Although Trong’s vision of restoring the Party primacy over all areas of political, social and economic life isn’t fully accepted by all senior officials, many of whom argue that for the country’s economy to continue growing it necessitates more autonomy for economic institutions, it has clearly won praise from most Party members.

In 2018, Trong was named the new State President after a near-unanimous vote, with only himself abstaining. And his victory this week in winning a third term in office signifies that his vision has the support of the majority of Party delegates. 

From herein, his anti-corruption campaign is expected to continue, while he will keep on streamlining the Communist Party to redesign it in his own image. 

It is also expected that the pace of economic reform will be slowed, as it has been since 2016, in order to ensure that reforms are in-keeping with the Party’s primacy. 

Many believe that at some point in the near future Vietnam must accept issues like rule-of-law, private property rights and even greater autonomy for the private sector if its economy is to continue growing as it has been since the early 2010s.

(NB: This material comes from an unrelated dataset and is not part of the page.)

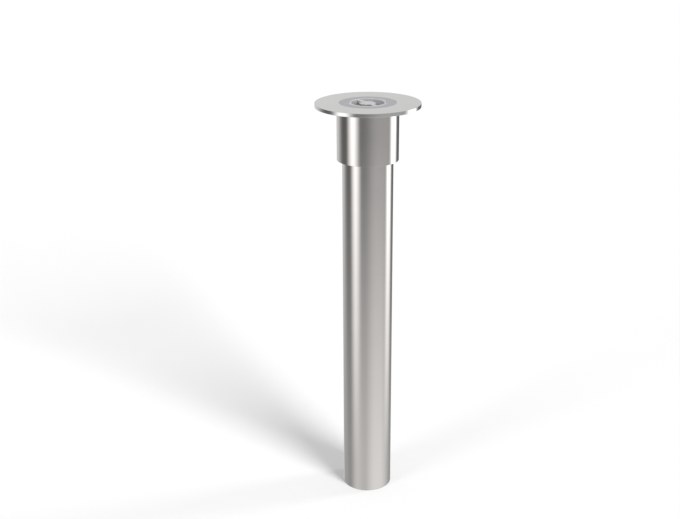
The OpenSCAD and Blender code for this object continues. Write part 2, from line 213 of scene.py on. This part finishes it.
def new_finish(name, color, metallic, roughness):
    """A material with one shader: (material, nodes, links, shader)."""
    material = bpy.data.materials.new(name)
    material.use_nodes = True
    nodes, links = material.node_tree.nodes, material.node_tree.links
    shader = next(n for n in nodes if n.type == "BSDF_PRINCIPLED")
    set_shader(shader, color, metallic, roughness)
    return material, nodes, links, shader


def feed(links, socket, value):
    """Links a socket to an output, or sets its value."""
    if isinstance(value, bpy.types.NodeSocket):
        links.new(value, socket)
    else:
        socket.default_value = value


def math_node(nodes, links, operation, a, b):
    """The output of a Math node on two sockets or numbers."""
    node = nodes.new("ShaderNodeMath")
    node.operation = operation
    feed(links, node.inputs[0], a)
    feed(links, node.inputs[1], b)
    return node.outputs[0]


def noise(nodes, links, place, detail=3.0, roughness=0.6):
    """The value of a noise texture read at a vector."""
    node = nodes.new("ShaderNodeTexNoise")
    node.inputs["Scale"].default_value = 1
    node.inputs["Detail"].default_value = detail
    node.inputs["Roughness"].default_value = roughness
    links.new(place, node.inputs["Vector"])
    return node.outputs["Fac"]


def from_axis(nodes, links):
    """The distance from the Z axis, and the node that holds X, Y and Z."""
    coords = nodes.new("ShaderNodeTexCoord")
    split = nodes.new("ShaderNodeSeparateXYZ")
    links.new(coords.outputs["Object"], split.inputs[0])
    flat = nodes.new("ShaderNodeCombineXYZ")
    links.new(split.outputs["X"], flat.inputs["X"])
    links.new(split.outputs["Y"], flat.inputs["Y"])
    radius = nodes.new("ShaderNodeVectorMath")
    radius.operation = "LENGTH"
    links.new(flat.outputs[0], radius.inputs[0])
    return radius.outputs["Value"], split


def turned_place(nodes, links, pitch, arc):
    """Coordinates drawn out round the Z axis, as a lathe or a belt leaves its grain."""
    radius, split = from_axis(nodes, links)
    across = math_node(nodes, links, "ADD", radius,
                       math_node(nodes, links, "MULTIPLY", split.outputs["Z"], CHAMFER_GRAIN))
    place = nodes.new("ShaderNodeCombineXYZ")
    links.new(math_node(nodes, links, "DIVIDE", across, pitch), place.inputs["X"])
    links.new(math_node(nodes, links, "DIVIDE", split.outputs["X"], arc), place.inputs["Y"])
    links.new(math_node(nodes, links, "DIVIDE", split.outputs["Y"], arc), place.inputs["Z"])
    return place.outputs[0]


def scaled_place(nodes, links, size):
    """Object coordinates divided by a size, or by one size for each axis."""
    coords = nodes.new("ShaderNodeTexCoord")
    mapping = nodes.new("ShaderNodeMapping")
    sizes = size if isinstance(size, tuple) else (size,) * 3
    mapping.inputs["Scale"].default_value = [1 / s for s in sizes]
    links.new(coords.outputs["Object"], mapping.inputs["Vector"])
    return mapping.outputs[0]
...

Vietnam’s Communist Party has delivered on economic growth since implementing market-oriented reforms. Image: AFP

It would seem that the majority of Party apparatchiks regard Trong as the right person to manage this transition.

If a more reformist politician like Phuc taken the helm of the Communist Party, it is possible that this transition would have been conducted much faster and at a far riskier pace for the Party’s hold over politics.

The irony, however, is that in order to ensure the Party’s supremacy, Trong and his associates were forced to dismantle the Party’s own rules and mechanisms to do so.